Esvelt explained that it’s important to gain permission from the authorities before carrying out releases to reduce the risk of a country refusing to cooperate with eradication efforts. Any such blockage would disrupt a project, which could lead to a resurgence in malaria and countless unnecessary deaths. Esvelt added: “Perhaps most importantly, it would set a dangerous precedent for the unilateral use of biotechnologies anticipated to spread across borders without securing permission. As a general rule, scientists should never build constructs that could plausibly spread uncontrollably without the explicit support of all nations
that would be affected.”

No silver bullet
It’s tempting to think that these kinds of solutions could be a panacea for malaria and other mosquito-transmitted diseases, but it’s not so simple. “I think it’s one part of a toolkit that needs to have several different tools in it,” said Rose. “It’s very important to try and get rid of the mosquitoes, but it’s also really important to try and have drugs that you can actually use to deal with the diseases directly where you do have transmission… No single tool is going to be a silver bullet that deals with everything.”

Esvelt added: “Eradicating malaria will require a coordinated effort involving all affected countries, all current prevention and treatment methods and at least one powerful new technology. That technology could be a highly protective and long-lasting vaccine, a long-lasting antimalarial drug or a series of gene-drive systems to alter or suppress the primary mosquito vectors. Vaccine and drug development have proven difficult, whereas functional gene-drive systems have been constructed in malarial mosquitoes.”

The problems caused by the Anopheles and Aedes aegypti loom large. These insects kill millions, cause irreparable health problems and have an enormous economic impact. The war against mosquito-borne diseases cannot be neglected. This is evidenced by the fact that as funding has plateaued, fatalities have started creeping up once more. As such, funding into various avenues must continue, if not increase.
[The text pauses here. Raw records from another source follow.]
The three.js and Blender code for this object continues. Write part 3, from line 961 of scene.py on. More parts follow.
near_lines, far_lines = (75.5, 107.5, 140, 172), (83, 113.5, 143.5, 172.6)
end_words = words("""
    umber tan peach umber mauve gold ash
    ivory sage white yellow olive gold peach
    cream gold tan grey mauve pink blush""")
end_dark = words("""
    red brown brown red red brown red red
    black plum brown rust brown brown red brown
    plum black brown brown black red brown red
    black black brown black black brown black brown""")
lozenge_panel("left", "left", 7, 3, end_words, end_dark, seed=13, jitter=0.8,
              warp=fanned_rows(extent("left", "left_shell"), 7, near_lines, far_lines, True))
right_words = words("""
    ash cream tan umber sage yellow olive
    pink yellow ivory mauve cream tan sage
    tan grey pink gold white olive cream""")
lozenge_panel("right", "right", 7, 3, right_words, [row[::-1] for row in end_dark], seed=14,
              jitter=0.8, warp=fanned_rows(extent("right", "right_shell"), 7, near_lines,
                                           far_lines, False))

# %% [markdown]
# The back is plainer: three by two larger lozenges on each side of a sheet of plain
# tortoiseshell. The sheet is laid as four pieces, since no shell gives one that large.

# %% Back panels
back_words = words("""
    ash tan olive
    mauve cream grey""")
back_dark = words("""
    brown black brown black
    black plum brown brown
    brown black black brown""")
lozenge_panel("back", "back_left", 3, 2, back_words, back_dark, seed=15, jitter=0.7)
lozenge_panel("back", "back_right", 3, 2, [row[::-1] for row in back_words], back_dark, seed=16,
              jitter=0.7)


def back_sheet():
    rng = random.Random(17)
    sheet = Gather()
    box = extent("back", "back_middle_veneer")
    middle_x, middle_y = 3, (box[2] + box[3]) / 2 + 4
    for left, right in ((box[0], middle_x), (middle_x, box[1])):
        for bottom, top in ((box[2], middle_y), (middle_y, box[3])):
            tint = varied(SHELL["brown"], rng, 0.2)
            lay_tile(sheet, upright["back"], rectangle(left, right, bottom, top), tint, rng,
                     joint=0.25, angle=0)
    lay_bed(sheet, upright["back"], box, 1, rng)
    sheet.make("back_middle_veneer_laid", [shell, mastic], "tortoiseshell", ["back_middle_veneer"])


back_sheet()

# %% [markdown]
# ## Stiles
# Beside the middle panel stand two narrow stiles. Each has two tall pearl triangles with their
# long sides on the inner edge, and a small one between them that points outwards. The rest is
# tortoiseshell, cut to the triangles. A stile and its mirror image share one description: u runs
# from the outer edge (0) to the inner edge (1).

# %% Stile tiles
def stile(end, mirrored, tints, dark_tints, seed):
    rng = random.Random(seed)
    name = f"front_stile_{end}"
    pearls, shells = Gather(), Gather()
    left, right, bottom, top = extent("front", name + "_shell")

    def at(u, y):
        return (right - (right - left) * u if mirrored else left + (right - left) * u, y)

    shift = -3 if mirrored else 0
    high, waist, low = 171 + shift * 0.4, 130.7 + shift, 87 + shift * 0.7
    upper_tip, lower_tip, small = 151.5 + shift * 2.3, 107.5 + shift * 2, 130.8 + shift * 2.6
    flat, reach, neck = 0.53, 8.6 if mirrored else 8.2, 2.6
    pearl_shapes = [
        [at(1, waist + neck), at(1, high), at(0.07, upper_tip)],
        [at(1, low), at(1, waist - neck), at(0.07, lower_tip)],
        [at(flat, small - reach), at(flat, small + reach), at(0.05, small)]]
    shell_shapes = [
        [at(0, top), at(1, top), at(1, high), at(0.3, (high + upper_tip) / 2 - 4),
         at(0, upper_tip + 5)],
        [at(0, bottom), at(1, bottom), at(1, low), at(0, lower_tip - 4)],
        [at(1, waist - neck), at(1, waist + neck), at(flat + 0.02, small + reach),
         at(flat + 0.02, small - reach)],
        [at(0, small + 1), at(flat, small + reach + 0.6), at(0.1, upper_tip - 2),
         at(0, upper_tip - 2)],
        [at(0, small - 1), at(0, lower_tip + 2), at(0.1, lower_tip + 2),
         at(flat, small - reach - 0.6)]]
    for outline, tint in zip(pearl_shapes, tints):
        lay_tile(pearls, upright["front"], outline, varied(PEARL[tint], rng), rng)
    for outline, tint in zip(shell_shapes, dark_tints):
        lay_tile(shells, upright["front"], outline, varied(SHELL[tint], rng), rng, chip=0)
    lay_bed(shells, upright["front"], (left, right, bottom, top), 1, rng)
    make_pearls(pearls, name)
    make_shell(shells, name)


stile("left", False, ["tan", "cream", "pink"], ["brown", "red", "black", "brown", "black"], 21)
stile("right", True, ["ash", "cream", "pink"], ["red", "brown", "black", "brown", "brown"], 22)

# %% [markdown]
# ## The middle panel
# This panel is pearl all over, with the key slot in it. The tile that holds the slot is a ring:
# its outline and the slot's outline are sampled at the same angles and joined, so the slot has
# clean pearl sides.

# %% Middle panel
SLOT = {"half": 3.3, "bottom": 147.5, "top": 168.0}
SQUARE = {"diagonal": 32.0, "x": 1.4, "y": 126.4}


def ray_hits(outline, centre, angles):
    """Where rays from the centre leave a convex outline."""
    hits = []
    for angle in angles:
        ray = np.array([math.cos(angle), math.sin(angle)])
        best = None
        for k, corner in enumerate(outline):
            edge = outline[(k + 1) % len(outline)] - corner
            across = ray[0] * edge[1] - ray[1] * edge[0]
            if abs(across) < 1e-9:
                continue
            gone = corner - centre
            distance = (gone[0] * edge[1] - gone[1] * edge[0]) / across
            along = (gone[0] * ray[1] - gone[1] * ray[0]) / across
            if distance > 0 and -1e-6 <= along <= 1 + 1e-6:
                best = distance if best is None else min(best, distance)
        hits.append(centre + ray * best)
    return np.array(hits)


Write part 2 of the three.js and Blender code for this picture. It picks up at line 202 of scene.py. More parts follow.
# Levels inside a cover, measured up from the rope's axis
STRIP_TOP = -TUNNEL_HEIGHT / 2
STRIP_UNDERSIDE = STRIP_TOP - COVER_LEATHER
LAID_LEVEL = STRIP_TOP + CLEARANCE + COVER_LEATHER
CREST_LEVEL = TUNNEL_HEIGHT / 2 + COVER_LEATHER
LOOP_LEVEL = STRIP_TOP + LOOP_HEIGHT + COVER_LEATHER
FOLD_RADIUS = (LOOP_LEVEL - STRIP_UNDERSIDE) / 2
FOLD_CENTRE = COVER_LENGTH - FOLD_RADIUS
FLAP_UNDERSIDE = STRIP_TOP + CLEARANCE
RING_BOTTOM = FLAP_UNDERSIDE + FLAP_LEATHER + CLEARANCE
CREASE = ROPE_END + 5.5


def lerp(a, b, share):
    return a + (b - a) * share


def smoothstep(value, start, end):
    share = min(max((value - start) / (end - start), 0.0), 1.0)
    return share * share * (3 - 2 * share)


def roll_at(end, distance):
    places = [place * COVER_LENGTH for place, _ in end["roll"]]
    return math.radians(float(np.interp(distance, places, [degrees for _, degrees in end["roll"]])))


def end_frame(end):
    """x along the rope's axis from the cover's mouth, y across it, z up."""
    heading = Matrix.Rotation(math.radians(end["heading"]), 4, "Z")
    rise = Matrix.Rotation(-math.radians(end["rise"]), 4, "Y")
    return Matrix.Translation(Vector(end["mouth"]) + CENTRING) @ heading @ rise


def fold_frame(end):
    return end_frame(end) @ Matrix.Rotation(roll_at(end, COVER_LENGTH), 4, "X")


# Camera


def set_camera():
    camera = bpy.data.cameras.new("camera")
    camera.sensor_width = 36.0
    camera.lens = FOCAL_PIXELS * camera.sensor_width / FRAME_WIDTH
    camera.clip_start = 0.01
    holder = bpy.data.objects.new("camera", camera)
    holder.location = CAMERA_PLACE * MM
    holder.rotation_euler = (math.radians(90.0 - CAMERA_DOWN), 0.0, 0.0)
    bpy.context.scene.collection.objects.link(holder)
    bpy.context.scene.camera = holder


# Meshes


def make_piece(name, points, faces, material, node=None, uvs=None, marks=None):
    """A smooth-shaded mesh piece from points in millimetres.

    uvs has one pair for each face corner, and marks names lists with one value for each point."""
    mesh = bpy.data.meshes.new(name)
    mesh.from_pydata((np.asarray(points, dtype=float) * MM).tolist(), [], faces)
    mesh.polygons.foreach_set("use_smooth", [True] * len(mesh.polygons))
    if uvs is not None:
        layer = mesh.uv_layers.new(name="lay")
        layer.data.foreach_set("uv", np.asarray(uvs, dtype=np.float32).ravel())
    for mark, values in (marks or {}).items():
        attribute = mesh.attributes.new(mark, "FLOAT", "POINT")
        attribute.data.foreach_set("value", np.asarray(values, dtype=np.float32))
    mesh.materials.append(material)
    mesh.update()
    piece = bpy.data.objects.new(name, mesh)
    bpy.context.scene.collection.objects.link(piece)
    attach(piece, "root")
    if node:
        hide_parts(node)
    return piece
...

Fortunately, gene-editing technology may prove to be so effective it could push the issue over the crucial edge, offering hope to populations around the world.

Some argue that killing off entire species is immoral as we cannot possibly know the harm this could cause to ecosystems. While that may be the case, the extermination of wild mosquito populations would be limited to species that carry diseases that are harmful to humans; there are thousands of others that are not. Neither the Anopheles nor Aedes aegypti species are of any further importance to their environments. In fact, very few mosquitoes are: those found in the Arctic, which do not carry human diseases, are a food source for birds and other insects, but these are not the mosquitoes that will be targeted. It is thanks to the work being carried out by Oxitec, Imperial College London and the Liverpool School of Tropical Medicine that we may soon have a solution that could save countless lives and loosen the grip that mosquitoes have on human health.